Eventually, people will take a home-based cordless phone with
them when they drive to the mall. In five years, such a phone will
be smart enough to know when it is on the road, where air time is
expensive, and when it is near the house, which allows for cheaper
rates. "Corded phones and cellular phones at some point are going
to merge," he said.

Lucent is a leader in making chips that process digital signals and
convert them to analog voices that humans can understand. "The
next step would be to translate the signal into another language,"
said Lucent spokesman Michael Jacobs. "There are all sorts of
places in the world where people would like to give a voice
command" to their phones.

Lucent also makes chips for makers of data-storage hard drives
such as Seagate and Quantum. "It used to take a dozen chips to
run the disk drive in your PC," Dickson said. "Now, we're down to
half a dozen, and we're moving in the direction of a one-chip disk
drive.

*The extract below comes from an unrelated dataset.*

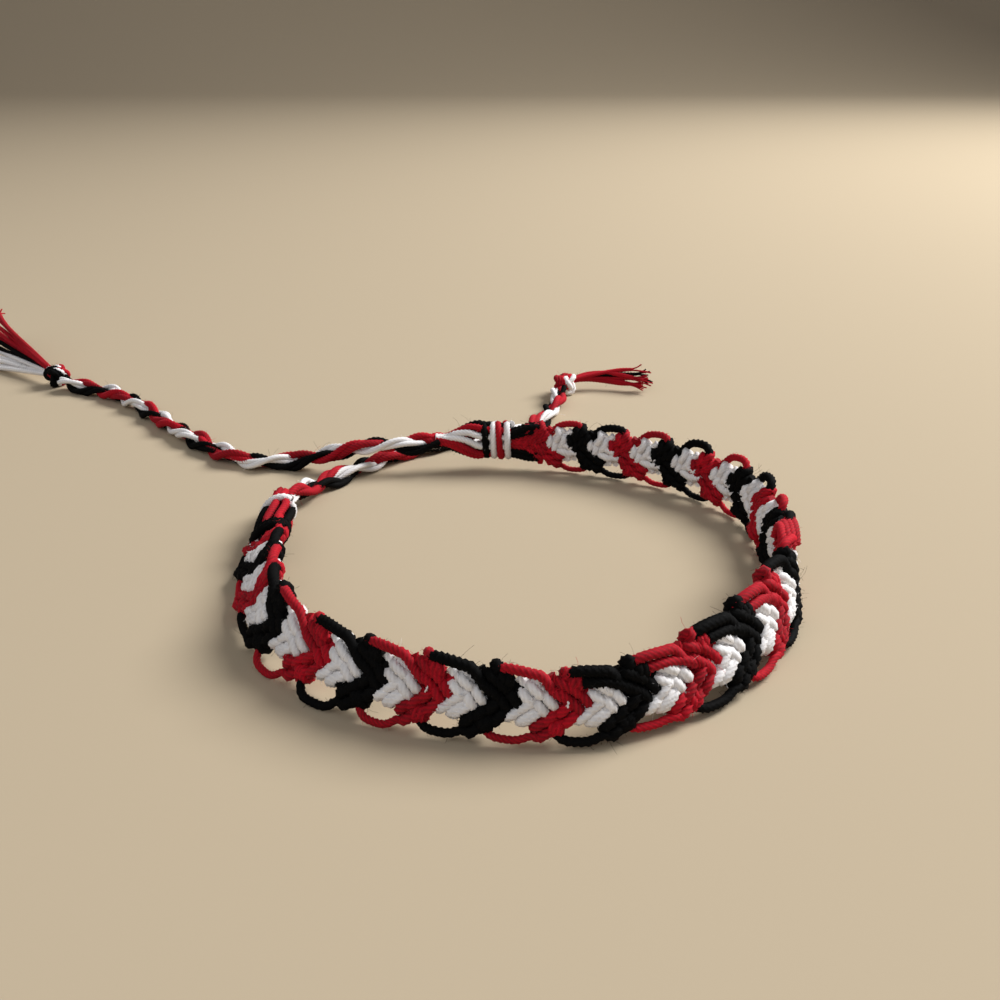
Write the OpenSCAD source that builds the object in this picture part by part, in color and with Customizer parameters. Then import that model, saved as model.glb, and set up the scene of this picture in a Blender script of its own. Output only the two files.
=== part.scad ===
// Bracelet of knotted thread with a plaited tie at each end, standing on its lower edge.
// Millimetres, +Z up. The origin is on the table under the middle of the round band.

/* [Band] */
// Height of the coloured rows' upper ends over the table
band_h = 7.8; // [6.5:0.1:10]
// Height of the coloured rows' lower ends over the table
row_base = 0.9; // [0.7:0.1:1.2]
// Thickness of the knotted rows
row_t = 2.1; // [1.6:0.1:3]
// Thickness of the band in the grooves between rows
groove_t = 1.2; // [0.8:0.1:1.5]
// How far a chevron's tip would lead its ends, were its arms straight to the edges
tip_lead = 3.5; // [2.4:0.1:4]
// How far a chevron's upper end leads its lower end
skew = 1.7; // [0:0.1:2.2]
// How far the rows lie behind their places on the line
row_lag = 2.1; // [1.5:0.1:2.5]
// Length of a white arm across the band, as a share of a coloured one
white_share = 0.62; // [0.5:0.01:0.8]

/* [Edge loops] */
// Thickness of the loops along the lower edge
low_loop_d = 1; // [0.8:0.1:1.2]
// Thickness of the loops along the upper edge
top_loop_d = 1.2; // [0.8:0.1:1.5]
// How far the ends of a lower loop rise above its middle
low_sag = 0.7; // [0.3:0.1:0.9]
// How far the ends of an upper loop lie below its middle
top_arch = 0.2; // [0:0.1:0.6]
// How far the upper loops lie below the rows' upper ends
top_drop = 0.2; // [0:0.1:0.5]
// How far all loops lie outside the band's middle
loop_out = 0.4; // [0:0.1:0.5]

/* [Ties] */
// Width of the plaited ties
tie_d = 2.6; // [2:0.1:2.6]
// Radius of the knot at the end of a tie
tie_knot_r = 2.1; // [1.8:0.1:2.2]
// Radius of a lock of loose thread
lock_r = 0.6; // [0.4:0.05:0.7]

/* [Hidden] */
RED = "#b5101c";
BLACK = "#161518";
WHITE = "#d8d4cf";
PITCH = 6.6;
FIRST_ROW = 3;
LAST_ROW = 25;
mid_h = (row_base + band_h) / 2;
arm_reach = (band_h - row_base) / 2;
groove_reach = arm_reach * (1 + white_share) / 2;
face_reach = arm_reach * 0.75;

// Rows at which the band's two flat ends face the knots
START_FACE = 2.5;
END_FACE = 25.905;

// Gap under the lower loops where the band stands upright. Where it leans outwards they
// come down to the table.
FLOOR_GAP = 0.1;

// Share of an arm's reach at which it turns upright and thins out towards the edge
SHOULDER = 0.75;

// Points across a row's outer face, from the lower to the upper end:
// share of the reach, share of the thickness
FACE = [[-1, 0.4], [-SHOULDER, 1], [0, 1], [SHOULDER, 1], [1, 0.4]];

// The band's line on the table, counter-clockwise past the start knot, with a station
// every second coloured row from row -2 on: x, y, inward lean of the upper edge
LINE = [
    [-25.8, 33.4, 25],
    [-31.5, 21.9, 30],
    [-32, 7.3, 49],
    [-31.2, -4.6, 48],
    [-26.5, -17.4, 31],
    [-15.7, -27.1, 26],
    [-2.9, -31.1, 17],
    [9.7, -30.9, 18],
    [22.3, -22.9, 24],
    [29.7, -10.9, 17],
    [29.1, 1.5, -17],
    [28.5, 12.9, -14],
    [21.2, 22.2, -7],
    [10.3, 27.8, -6],
    [-1.1, 30.2, -3],
    [-14.1, 29.8, 0],
    [-26.8, 29.4, 0]
];

// Outline of the start knot: station on the line, half height, half thickness
START_KNOT = [
    [1.2, 1.3, 1.3],
    [1.32, 1.9, 1.5],
    [1.4, 2.6, 1.8],
    [1.52, 2.8, 1.8],
    [1.6, 2.4, 1.6],
    [1.8, 2.6, 1.8],
    [2.02, 2.6, 1.8],
    [2.12, 2.5, 1.6],
    [2.2, 2.9, 1.9],
    [2.4, 2.9, 1.8],
    [2.475, 2.2, 1.2]
];

// Outline of the end knot and the fan of thread behind it, columns as above
END_KNOT = [
    [25.93, 2.3, 1.2],
    [25.95, 2.8, 1.8],
    [26.0, 2.9, 1.9],
    [26.04, 2.6, 1.6],
    [26.09, 2.9, 1.9],
    [26.2, 2.9, 1.9],
    [26.25, 2.6, 1.6],
    [26.3, 2.9, 1.9],
    [26.42, 2.7, 1.8],
    [26.48, 2.2, 1.3],
    [26.65, 2.3, 1.3],
    [27.0, 1.8, 1.3],
    [27.4, 1.3, 1.3]
];

// Route of the long tie, from the end knot over the short tie to its own knot
LONG_TIE = [
    [-10.4, 29.9, 4.3],
    [-15.8, 29.2, 4.3],
    [-20.8, 29.1, 4.1],
    [-25.8, 29.5, 2.8],
    [-31.3, 30.1, 1.5],
    [-37.6, 30.6, 1.3],
    [-43.3, 34.4, 1.3],
    [-48.6, 39.6, 1.3],
    [-53.6, 45.2, 1.3],
    [-58.9, 51.4, 1.3],
    [-64.2, 57.2, 1.3],
    [-69, 61.1, 1.3],
    [-72.8, 63, 1.3],
    [-75.8, 64.1, 1.5],
    [-78.4, 65.9, 1.9]
];

// Route of the short tie, from the start knot under the long tie to its own knot
SHORT_TIE = [
    [-29.3, 13.8, 3.3],
    [-27.8, 18.4, 2.2],
    [-24.9, 23.9, 1.3],
    [-20.6, 29.2, 1.3],
    [-15.3, 34.4, 1.3],
    [-9.3, 38.2, 1.3],
    [-3.3, 40.2, 1.3],
    [1.7, 42.2, 1.3],
    [4.9, 46.9, 1.3],
    [6.9, 52.9, 1.3],
    [8.1, 58.4, 1.5],
    [8.6, 60.6, 1.9]
];

// Outline of a knot tied in a tie: share of its half length, share of its radius
TIE_KNOT = [[-1, 0.55], [-0.85, 0.9], [-0.4, 1], [-0.1, 0.85], [0.15, 1], [0.75, 0.95], [1, 0.6]];
LONG_KNOT_AT = [-80.3, 67.6];
LONG_KNOT_TURN = 139;
SHORT_KNOT_AT = [9.5, 62.9];
SHORT_KNOT_TURN = 70;

// An edge loop between two coloured rows: rows along its way, share of its bow
LOOP = [[0.02, 1], [0.24, 0.2], [0.44, 0], [0.64, 0.2], [0.86, 1]];
LOW_LOOP_START = -0.2;
TOP_LOOP_START = -0.02;

// A lock of thread along its length: share of the length, share of the radius
LOCK = [[0, 1.4], [0.35, 1.15], [0.7, 0.9], [1, 0.7]];

// Locks of loose thread behind a knot: turn, length, height of the tip over the table
LONG_LOCKS = [
    [-12, 25, 5],
    [-7, 28, 3],
    [0, 26, 1],
    [8, 27, 2.4],
    [16, 21, 0.8]
];
SHORT_LOCKS = [
    [-64, 12.5, 0.7],
    [-59, 13.5, 1.6],
    [-55, 12, 0.8]
];

// Catmull-Rom blend of four neighbouring values
function blend(a, b, c, d, t) =
    b + t * (c - a) / 2
    + t * t * (a - 2.5 * b + 2 * c - 0.5 * d)
    + t * t * t * (1.5 * (b - c) + 0.5 * (d - a));

// The line's x, y and lean at a row number k
function line_at(k) =
    let (u = k / 2 + 1, i = floor(u))
    blend(LINE[i - 1], LINE[i], LINE[i + 1], LINE[i + 2], u - i);

// The point of the band at row number k, height w over its lower edge, depth n outwards
function spot(k, w, n) =
    let (
        p = line_at(k),
        step = line_at(k + 0.05) - line_at(k - 0.05),
        out = [step.y, -step.x] / norm([step.x, step.y]),
        pivot = low_loop_d / 2,
        lean = p[2],
        reach = n * cos(lean) - (w - pivot) * sin(lean),
        rise = pivot + (w - pivot) * cos(lean) + n * sin(lean)
    )
    [p.x + out.x * reach, p.y + out.y * reach, rise + FLOOR_GAP];

// Where a chevron's centre line crosses height w. A bend of 0 makes the line straight.
function chevron(k, w, bend) =
    let (
        lead = tip_lead * (1 - min(abs(w - mid_h) / arm_reach, SHOULDER)),
        slant = skew * (w - mid_h) / band_h
    )
    k + bend * (lead + slant - row_lag) / PITCH;

// The outline of the band along a chevron line, its outer face first
function row_ring(k, reach, t, bend = 1) =
    let (
        face = [for (q = FACE) [mid_h + q[0] * reach, q[1] * t / 2]],
        last = len(face) - 1
    )
    concat(
        [for (i = [0 : last]) spot(chevron(k, face[i][0], bend), face[i][0], face[i][1])],
        [for (i = [last : -1 : 0]) spot(chevron(k, face[i][0], bend), face[i][0], -face[i][1])]
    );

// The outline of the band's flat end beside a knot
function face_ring(k) = row_ring(k, face_reach, row_t, 0);

// An oval across the band's line, for the knots and the edge loops
function oval(k, w, n, half_h, half_t, sides) =
    [for (i = [0 : sides - 1])
        let (a = 360 * i / sides - 90)
        spot(k, w + half_h * sin(a), n + half_t * cos(a))];

// Outlines along an edge loop of radius r that starts at row k: its middle lies at height
// peak, and its ends lie bow higher
function loop_rings(k, r, peak, bow) =
    [for (q = LOOP) oval(k + q[0], peak + q[1] * bow, loop_out, r, r, 6)];

// A round outline across a route, at point i
function route_ring(route, i, r, sides) =
    let (
        last = len(route) - 1,
        way = route[min(i + 1, last)] - route[max(i - 1, 0)],
        side = [way.y, -way.x, 0] / norm([way.x, way.y]),
        up = cross(side, way / norm(way))
    )
    [for (j = [0 : sides - 1]) let (a = 360 * j / sides) route[i] + r * (cos(a) * side + sin(a) * up)];

// A closed skin over rings of equal length. The ends are closed by strips between the
// ring's two halves, so that neighbours with the same ring fit face to face.
module skin(rings) {
    m = len(rings[0]);
    last = len(rings) - 1;
    points = [for (ring = rings) each ring];
    walls = [for (i = [0 : last - 1], j = [0 : m - 1])
        let (a = i * m + j, b = i * m + (j + 1) % m)
        each [[a, b, a + m], [b, b + m, a + m]]];
    ends = [for (j = [0 : m / 2 - 2])
        let (a = j, b = j + 1, c = m - 2 - j, d = m - 1 - j, far = last * m)
        each [[a, c, b], [a, d, c], [far + a, far + b, far + c], [far + a, far + c, far + d]]];
    polyhedron(points = points, faces = concat(walls, ends), convexity = 4);
}

// One row of knots, a chevron between two grooves
module chevron_row(k, share) {
    reach = arm_reach * share;
    skin([
        row_ring(k - 0.25, groove_reach, groove_t),
        row_ring(k - 0.13, reach, row_t),
        row_ring(k + 0.13, reach, row_t),
        row_ring(k + 0.25, groove_reach, groove_t)
    ]);
}

// The loops that pass the white row between coloured rows k and k + 1
module lower_loop(k) {
    skin(loop_rings(k + LOW_LOOP_START, low_loop_d / 2, low_loop_d / 2, low_sag));
}

module upper_loop(k) {
    peak = band_h - top_drop - top_loop_d / 2;
    hull() skin(loop_rings(k + TOP_LOOP_START, top_loop_d / 2, peak, -top_arch));
}

module band() {
    for (k = [FIRST_ROW : LAST_ROW]) {
        tint = k % 2 == 1 ? RED : BLACK;
        color(tint) chevron_row(k, 1);
        if (k > FIRST_ROW) color(WHITE) chevron_row(k - 0.5, white_share);
    }
    for (k = [FIRST_ROW : LAST_ROW - 1]) color(k % 2 == 0 ? RED : BLACK) {
        lower_loop(k);
        upper_loop(k);
    }
    color(WHITE) skin([face_ring(START_FACE), row_ring(FIRST_ROW - 0.25, groove_reach, groove_t)]);
    color(BLACK) skin([row_ring(LAST_ROW + 0.25, groove_reach, groove_t), face_ring(END_FACE)]);
}

module start_knot() {
    color(WHITE) skin([for (row = START_KNOT) oval(row[0], mid_h, 0, row[1], row[2], 12)]);
}

module end_knot() {
    color(RED) skin([for (row = END_KNOT) oval(row[0], mid_h, 0, row[1], row[2], 12)]);
}

module tie(route) {
    skin([for (i = [0 : len(route) - 1]) route_ring(route, i, tie_d / 2, 8)]);
}

module long_tie() {
    color(RED) tie(LONG_TIE);
}

module short_tie() {
    color(RED) tie(SHORT_TIE);
}

// An upright round outline, facing along turn
function disc(centre, turn, r, sides) =
    [for (j = [0 : sides - 1]) let (a = 360 * j / sides)
        centre + r * [sin(turn) * cos(a), -cos(turn) * cos(a), sin(a)]];

// A knot at the end of a tie with locks of loose thread behind it
module tassel(at, turn, locks) {
    centre = [at.x, at.y, tie_knot_r];
    skin([for (q = TIE_KNOT)
        disc(centre + q[0] * tie_knot_r * [cos(turn), sin(turn), 0], turn, q[1] * tie_knot_r, 10)]);
    for (lock = locks) {
        heading = turn + lock[0];
        way = [cos(heading), sin(heading), 0];
        rise = lock[2] - tie_knot_r;
        rings = [for (q = LOCK)
            let (middle = centre + q[0] * lock[1] * way + [0, 0, rise * q[0] * (2 - q[0])])
            disc(middle, heading, lock_r * q[1], 6)];
        for (i = [0 : len(rings) - 2]) hull() skin([rings[i], rings[i + 1]]);
    }
}

module long_tie_tassel() {
    color(BLACK) tassel(LONG_KNOT_AT, LONG_KNOT_TURN, LONG_LOCKS);
}

module short_tie_tassel() {
    color(RED) tassel(SHORT_KNOT_AT, SHORT_KNOT_TURN, SHORT_LOCKS);
}

band();
start_knot();
end_knot();
long_tie();
long_tie_tassel();
short_tie();
short_tie_tassel();
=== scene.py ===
"""Looks of a bracelet of knotted cotton thread, with a plaited tie and a tassel at each end.

Every line of thread is laid in millimetres, in the band by row, height and depth, and
elsewhere in the frame's own axes. Lines become metres as they are laid on a spool.
"""

import math
import random

import bpy
import numpy as np
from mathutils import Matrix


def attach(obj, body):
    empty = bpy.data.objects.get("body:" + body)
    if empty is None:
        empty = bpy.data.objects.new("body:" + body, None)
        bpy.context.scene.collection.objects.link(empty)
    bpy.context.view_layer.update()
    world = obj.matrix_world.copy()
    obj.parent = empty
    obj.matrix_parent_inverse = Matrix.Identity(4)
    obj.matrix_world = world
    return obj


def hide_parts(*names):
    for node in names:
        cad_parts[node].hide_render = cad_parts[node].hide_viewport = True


MM = 0.001
RED, BLACK, WHITE = ALL = "red", "black", "white"

# The band's line on the table, counter-clockwise past the start knot, with a station
# every second coloured row from row -2 on: x, y, inward lean of the upper edge
LINE = np.array([
    [-25.8, 33.4, 25],
    [-31.5, 21.9, 30],
    [-32, 7.3, 49],
    [-31.2, -4.6, 48],
    [-26.5, -17.4, 31],
    [-15.7, -27.1, 26],
    [-2.9, -31.1, 17],
    [9.7, -30.9, 18],
    [22.3, -22.9, 24],
    [29.7, -10.9, 17],
    [29.1, 1.5, -17],
    [28.5, 12.9, -14],
    [21.2, 22.2, -7],
    [10.3, 27.8, -6],
    [-1.1, 30.2, -3],
    [-14.1, 29.8, 0],
    [-26.8, 29.4, 0],
])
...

It's a trend throughout the industry." Lucent also is working
with Mitsubishi to decide how to make chips for high-definition TV
set-top boxes.

The company also is developing technology for digital audio radio
that will eventually appear in luxury cars: "You'll have that
capability in vehicles in four years," Dickson said. "You'll get
CD-like quality in a car radio. If you listen to Mozart, you can
store the name of the composer and the name of the record
company."

Lucent already supplies electronics for a cell phone contained in a
car stereo as part of a joint venture with Blaupunkt.